- **What you have to do**
Go through the listing beneath this task and return every line that carries the string "origin".

[Source records]

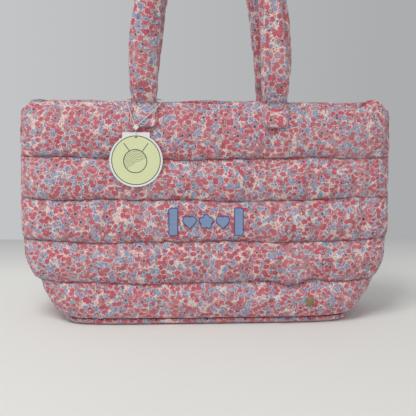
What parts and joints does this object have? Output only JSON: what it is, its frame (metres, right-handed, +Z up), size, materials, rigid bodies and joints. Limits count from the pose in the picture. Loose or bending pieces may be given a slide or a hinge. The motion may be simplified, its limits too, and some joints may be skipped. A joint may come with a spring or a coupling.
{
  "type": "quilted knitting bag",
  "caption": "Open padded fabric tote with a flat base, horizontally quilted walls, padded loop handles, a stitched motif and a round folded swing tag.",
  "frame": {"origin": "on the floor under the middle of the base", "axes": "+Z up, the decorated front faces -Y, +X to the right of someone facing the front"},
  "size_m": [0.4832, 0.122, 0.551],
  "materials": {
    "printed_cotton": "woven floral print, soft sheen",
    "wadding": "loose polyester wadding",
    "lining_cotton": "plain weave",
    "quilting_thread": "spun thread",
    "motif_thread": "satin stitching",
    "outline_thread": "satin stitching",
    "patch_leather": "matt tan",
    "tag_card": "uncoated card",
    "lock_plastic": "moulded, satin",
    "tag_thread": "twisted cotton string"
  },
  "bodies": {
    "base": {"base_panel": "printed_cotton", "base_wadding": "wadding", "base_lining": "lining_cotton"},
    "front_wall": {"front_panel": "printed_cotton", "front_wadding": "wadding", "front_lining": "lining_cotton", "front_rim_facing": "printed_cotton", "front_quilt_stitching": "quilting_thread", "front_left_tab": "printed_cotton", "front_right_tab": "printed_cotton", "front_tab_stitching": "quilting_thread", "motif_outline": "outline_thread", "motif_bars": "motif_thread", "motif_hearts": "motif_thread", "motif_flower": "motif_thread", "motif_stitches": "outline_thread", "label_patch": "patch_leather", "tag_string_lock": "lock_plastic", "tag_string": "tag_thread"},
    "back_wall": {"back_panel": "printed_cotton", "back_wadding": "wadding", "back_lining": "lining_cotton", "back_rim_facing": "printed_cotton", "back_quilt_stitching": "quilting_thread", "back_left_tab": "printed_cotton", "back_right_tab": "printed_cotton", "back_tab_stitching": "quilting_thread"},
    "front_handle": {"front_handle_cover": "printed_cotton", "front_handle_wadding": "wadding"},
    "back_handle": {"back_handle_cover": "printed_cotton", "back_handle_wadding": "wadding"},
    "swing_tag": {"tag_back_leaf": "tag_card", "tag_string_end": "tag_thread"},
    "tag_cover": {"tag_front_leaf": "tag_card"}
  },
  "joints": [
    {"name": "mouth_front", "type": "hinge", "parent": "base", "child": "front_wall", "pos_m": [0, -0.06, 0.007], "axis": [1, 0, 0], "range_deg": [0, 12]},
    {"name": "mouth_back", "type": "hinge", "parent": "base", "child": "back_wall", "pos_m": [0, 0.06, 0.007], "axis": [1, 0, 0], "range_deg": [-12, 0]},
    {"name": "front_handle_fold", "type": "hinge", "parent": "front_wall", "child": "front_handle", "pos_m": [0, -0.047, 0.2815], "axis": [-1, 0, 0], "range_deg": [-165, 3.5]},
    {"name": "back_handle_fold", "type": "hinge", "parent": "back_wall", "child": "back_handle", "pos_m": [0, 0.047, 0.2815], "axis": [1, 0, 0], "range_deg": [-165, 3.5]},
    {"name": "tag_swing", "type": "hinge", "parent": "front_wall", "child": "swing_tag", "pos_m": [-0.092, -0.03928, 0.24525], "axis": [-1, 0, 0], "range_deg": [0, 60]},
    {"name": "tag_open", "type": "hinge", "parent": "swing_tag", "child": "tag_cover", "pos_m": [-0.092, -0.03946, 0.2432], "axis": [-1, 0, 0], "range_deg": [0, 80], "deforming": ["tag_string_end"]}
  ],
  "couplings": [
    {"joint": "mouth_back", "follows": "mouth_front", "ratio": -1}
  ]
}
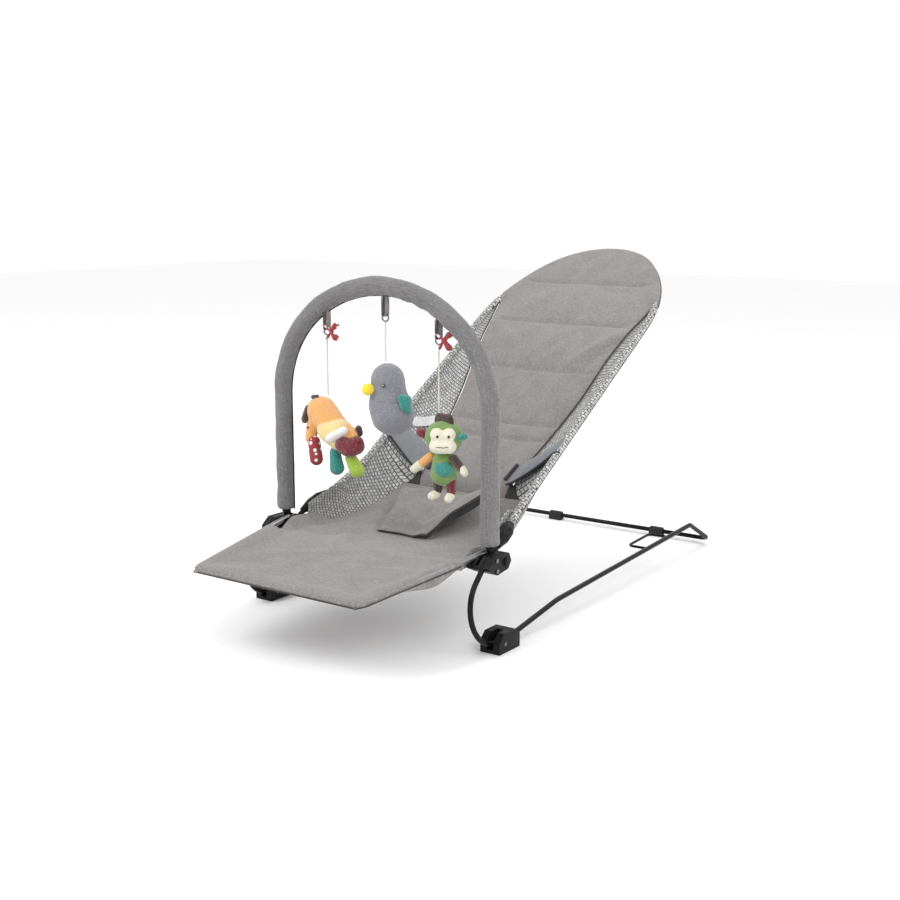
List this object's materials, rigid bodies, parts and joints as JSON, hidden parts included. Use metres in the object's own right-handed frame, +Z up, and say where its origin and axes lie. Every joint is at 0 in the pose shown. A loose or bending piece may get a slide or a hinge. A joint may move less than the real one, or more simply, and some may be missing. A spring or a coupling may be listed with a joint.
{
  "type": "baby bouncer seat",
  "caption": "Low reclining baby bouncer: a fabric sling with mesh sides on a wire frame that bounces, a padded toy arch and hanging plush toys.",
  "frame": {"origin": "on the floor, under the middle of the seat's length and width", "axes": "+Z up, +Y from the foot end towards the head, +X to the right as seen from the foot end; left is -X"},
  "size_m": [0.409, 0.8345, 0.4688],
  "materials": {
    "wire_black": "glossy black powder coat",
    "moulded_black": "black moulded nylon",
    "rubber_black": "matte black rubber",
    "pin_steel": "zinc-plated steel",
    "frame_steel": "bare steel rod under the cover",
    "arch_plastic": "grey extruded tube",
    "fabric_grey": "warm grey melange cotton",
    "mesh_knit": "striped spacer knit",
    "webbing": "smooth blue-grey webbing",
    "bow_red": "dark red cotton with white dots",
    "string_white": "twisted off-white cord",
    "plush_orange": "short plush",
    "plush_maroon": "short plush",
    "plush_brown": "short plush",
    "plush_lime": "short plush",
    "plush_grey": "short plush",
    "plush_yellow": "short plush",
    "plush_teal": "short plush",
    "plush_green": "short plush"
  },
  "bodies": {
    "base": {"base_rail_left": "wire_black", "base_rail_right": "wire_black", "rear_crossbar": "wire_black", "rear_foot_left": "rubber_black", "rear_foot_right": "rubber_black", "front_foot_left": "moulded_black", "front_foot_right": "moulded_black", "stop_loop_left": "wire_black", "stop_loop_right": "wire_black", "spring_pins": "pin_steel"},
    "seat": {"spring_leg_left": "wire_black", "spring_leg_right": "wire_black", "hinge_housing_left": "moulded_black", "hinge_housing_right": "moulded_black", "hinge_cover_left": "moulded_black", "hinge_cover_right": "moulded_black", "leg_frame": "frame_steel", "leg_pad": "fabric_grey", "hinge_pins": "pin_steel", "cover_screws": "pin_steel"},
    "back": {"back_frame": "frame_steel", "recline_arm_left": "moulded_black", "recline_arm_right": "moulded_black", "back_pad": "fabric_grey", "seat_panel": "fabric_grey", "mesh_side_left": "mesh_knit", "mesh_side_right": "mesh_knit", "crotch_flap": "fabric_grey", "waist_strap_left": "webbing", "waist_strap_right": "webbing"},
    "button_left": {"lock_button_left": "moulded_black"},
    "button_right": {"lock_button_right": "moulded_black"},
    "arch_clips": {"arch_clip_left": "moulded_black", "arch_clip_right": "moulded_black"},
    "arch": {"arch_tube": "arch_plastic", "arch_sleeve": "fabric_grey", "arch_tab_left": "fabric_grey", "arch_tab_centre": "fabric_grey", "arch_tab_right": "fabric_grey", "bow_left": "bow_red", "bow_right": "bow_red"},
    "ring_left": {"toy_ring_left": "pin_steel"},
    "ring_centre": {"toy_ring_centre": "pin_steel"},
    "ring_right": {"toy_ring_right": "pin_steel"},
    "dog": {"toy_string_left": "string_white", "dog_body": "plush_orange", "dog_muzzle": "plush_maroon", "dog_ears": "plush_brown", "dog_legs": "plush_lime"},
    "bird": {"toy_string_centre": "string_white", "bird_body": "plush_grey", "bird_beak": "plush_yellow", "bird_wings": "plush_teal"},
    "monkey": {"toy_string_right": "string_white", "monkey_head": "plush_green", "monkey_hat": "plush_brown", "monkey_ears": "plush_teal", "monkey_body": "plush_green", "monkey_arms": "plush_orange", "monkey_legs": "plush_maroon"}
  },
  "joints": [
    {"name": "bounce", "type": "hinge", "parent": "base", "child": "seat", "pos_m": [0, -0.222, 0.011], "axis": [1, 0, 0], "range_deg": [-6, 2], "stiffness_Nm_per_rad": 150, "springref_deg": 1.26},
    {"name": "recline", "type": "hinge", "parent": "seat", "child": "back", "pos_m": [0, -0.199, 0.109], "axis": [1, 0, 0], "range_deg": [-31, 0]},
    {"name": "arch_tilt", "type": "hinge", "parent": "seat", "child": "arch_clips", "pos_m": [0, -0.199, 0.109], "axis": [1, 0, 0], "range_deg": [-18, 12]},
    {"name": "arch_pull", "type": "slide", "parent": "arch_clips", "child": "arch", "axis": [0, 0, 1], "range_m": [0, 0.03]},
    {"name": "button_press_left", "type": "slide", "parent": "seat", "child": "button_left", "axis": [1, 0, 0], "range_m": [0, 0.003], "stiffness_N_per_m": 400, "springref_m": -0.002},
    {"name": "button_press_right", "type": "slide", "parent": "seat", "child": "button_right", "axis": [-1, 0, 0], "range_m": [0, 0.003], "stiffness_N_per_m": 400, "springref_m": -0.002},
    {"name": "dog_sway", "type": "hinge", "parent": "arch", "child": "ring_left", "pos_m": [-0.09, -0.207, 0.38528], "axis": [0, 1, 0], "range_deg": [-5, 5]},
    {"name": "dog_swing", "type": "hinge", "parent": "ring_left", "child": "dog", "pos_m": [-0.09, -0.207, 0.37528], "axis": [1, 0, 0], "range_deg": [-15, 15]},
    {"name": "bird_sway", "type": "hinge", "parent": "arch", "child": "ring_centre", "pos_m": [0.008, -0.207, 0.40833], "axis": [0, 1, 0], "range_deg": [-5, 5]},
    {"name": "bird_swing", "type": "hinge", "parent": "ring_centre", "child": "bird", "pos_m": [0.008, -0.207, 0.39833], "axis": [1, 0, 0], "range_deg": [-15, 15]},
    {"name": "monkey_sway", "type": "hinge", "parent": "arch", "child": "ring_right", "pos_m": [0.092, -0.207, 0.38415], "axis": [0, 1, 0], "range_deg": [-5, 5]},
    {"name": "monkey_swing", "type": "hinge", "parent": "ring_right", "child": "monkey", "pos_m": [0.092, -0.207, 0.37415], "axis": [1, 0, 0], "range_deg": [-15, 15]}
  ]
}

- **Response to this exercise**
  "frame": {"origin": "on the floor under the middle of the base", "axes": "+Z up, the decorated front faces -Y, +X to the right of someone facing the front"},
List this object's materials, rigid bodies, parts and joints as JSON, hidden parts included. Use metres in the object's own right-handed frame, +Z up, and say where its origin and axes lie. Every joint is at 0 in the pose shown. A loose or bending piece may get a slide or a hinge. A joint may move less than the real one, or more simply, and some may be missing. A spring or a coupling may be listed with a joint.
  "frame": {"origin": "on the floor, under the middle of the seat's length and width", "axes": "+Z up, +Y from the foot end towards the head, +X to the right as seen from the foot end; left is -X"},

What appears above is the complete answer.